My mother always kept a can of bug spray, courtesy of our Fuller Brush man, in the camping gear. On motel nights, she'd swoosh into the room, spray heavily in all the corners, and a bit in the center of the room, then we'd lock the door and find dinner, allowing the stuff to do its work. Sometimes, if we kids were going to sleep, and other bugs appear, she'd give the room another spray and tell us to pull the blankets up over our noses.

I still remember the smell. I think it was DDT.

But we stayed in such wonderful places like Santa's Motel in Christmas, Michigan. It was a collection of small cabins, each with two queen-sized Beauty Rest beds dating from the early '50's. This was the mid '70's. My dad recognized the cabins - the plans were in an old issue of Popular Mechanics he had at home.

You don't find motels like that so much anymore. But if we were paying the exorbitant rate of $2.50 per night at a campground, the motels we stayed in were an ungodly $15/night!

Still, I have fond memories of those little mom-and-pop places.

Julie D said...

Hilarious, Jonathan! The first time my fiance (now husband) took me camping, I came out with a huge bag, which included a hairdryer and makeup. He humbled me that trip, and while I still prefer a 5-star hotel with robe and room service, there is nothing like camping--for reasons too many to list here.
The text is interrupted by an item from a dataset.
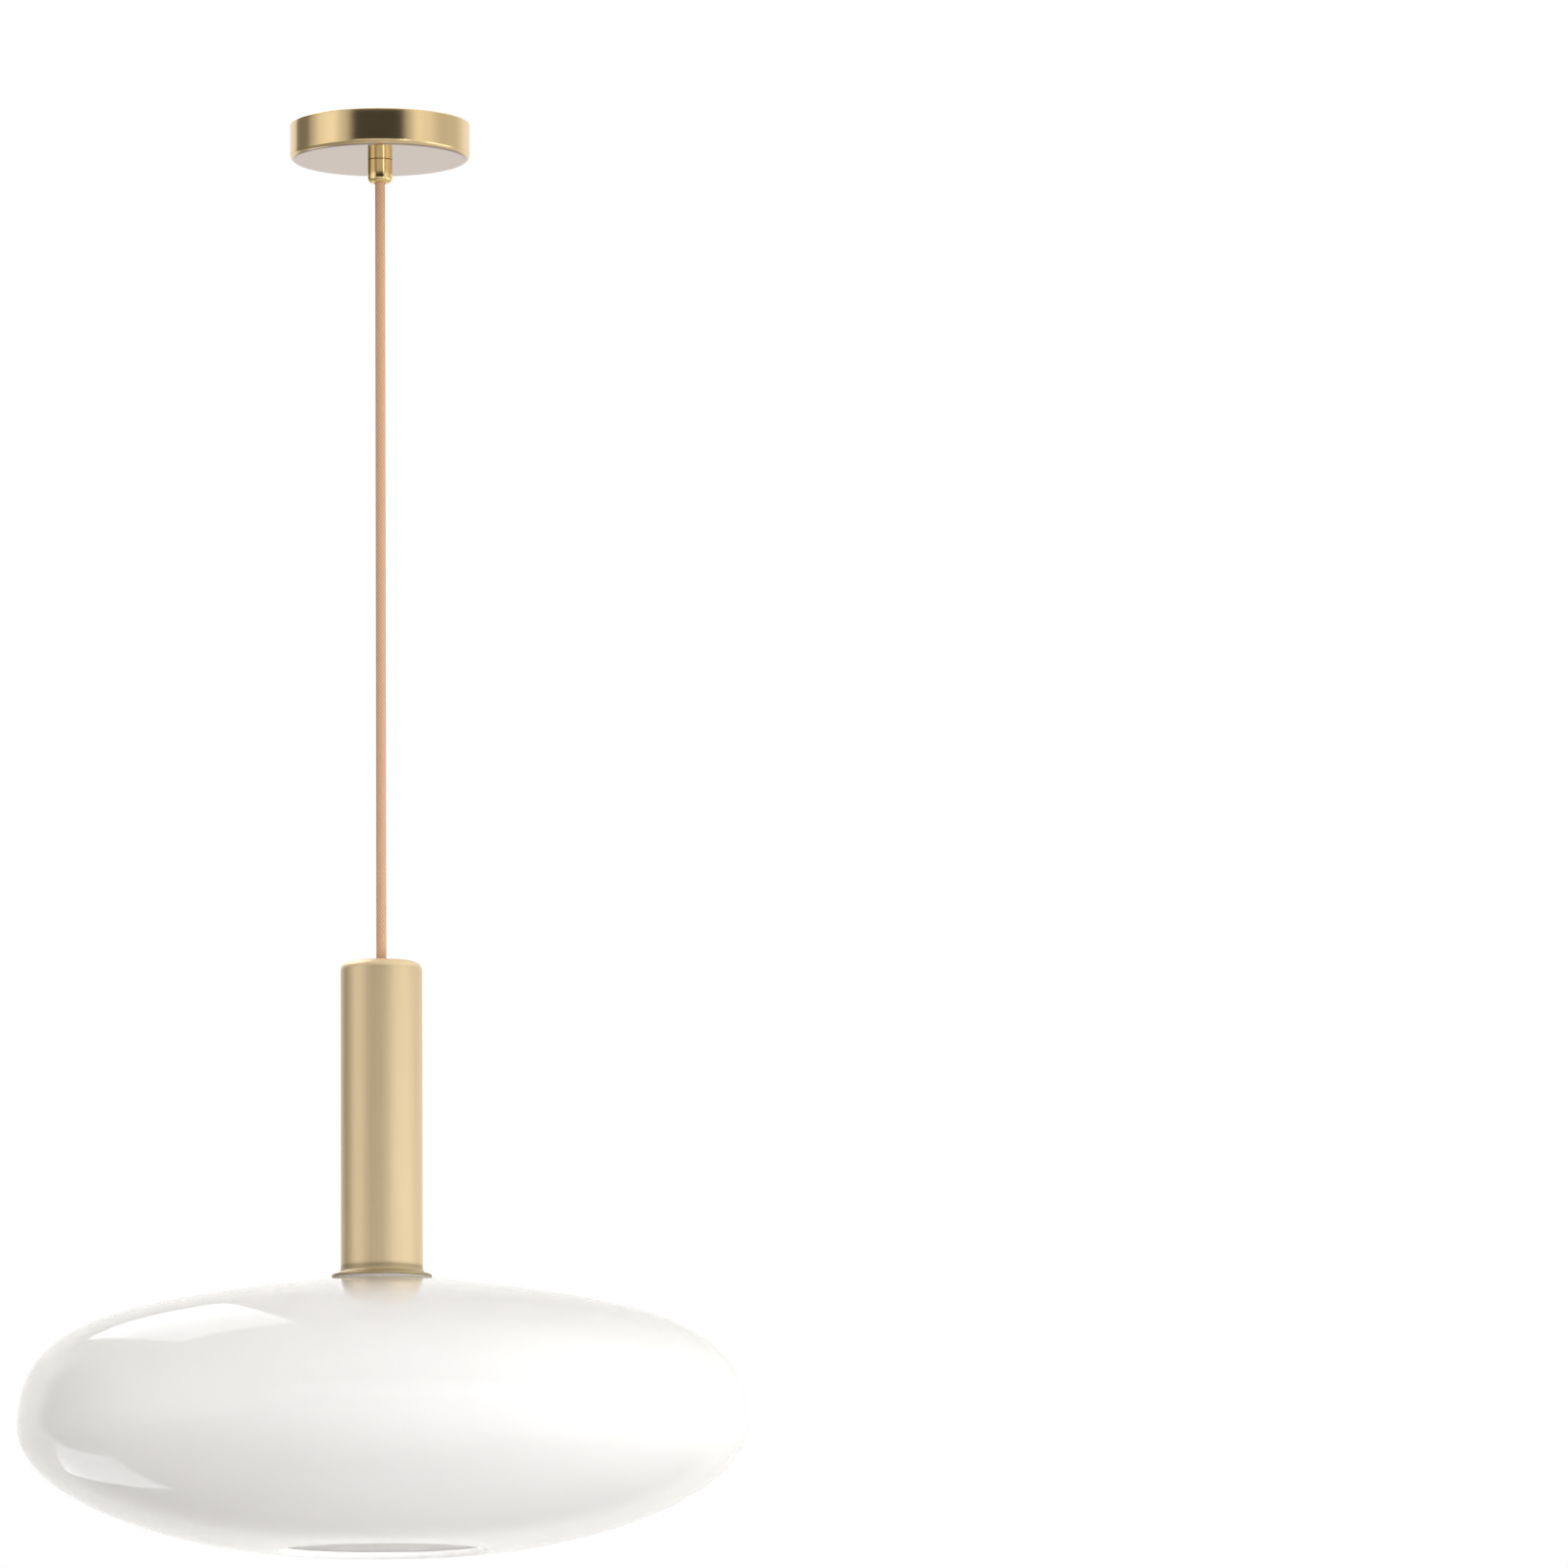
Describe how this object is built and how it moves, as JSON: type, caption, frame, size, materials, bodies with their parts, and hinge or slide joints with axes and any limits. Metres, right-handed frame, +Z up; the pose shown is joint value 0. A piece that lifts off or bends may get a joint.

We've yet to do it with our kids and I have one going off to college in a year. We'd better get going.

Thanks for this. I'm inspired.

Jonathan E. Quist said...

Go for it, Julie!

It's not for everyone - but on the other hand, even if you're doing a tourist trip, it's a heck of a lot more affordable than a hotel room that's used only for sleeping.

Anonymous said...

The grilled cheese sandwiches at 5531 Elm Street were to die for !

kershaw knives said...

These are impressive camper vehicles. But I like roughing it up on camping trips and nothing like sleeping underneath the stars and trees.

cold steel knives said...

I want one of those, do you happen to know where I could get one? Thanks.

Jonathan E. Quist said...

If you are referring to the camper, ours is now for sale... We're looking for something smaller that sleeps only two adults.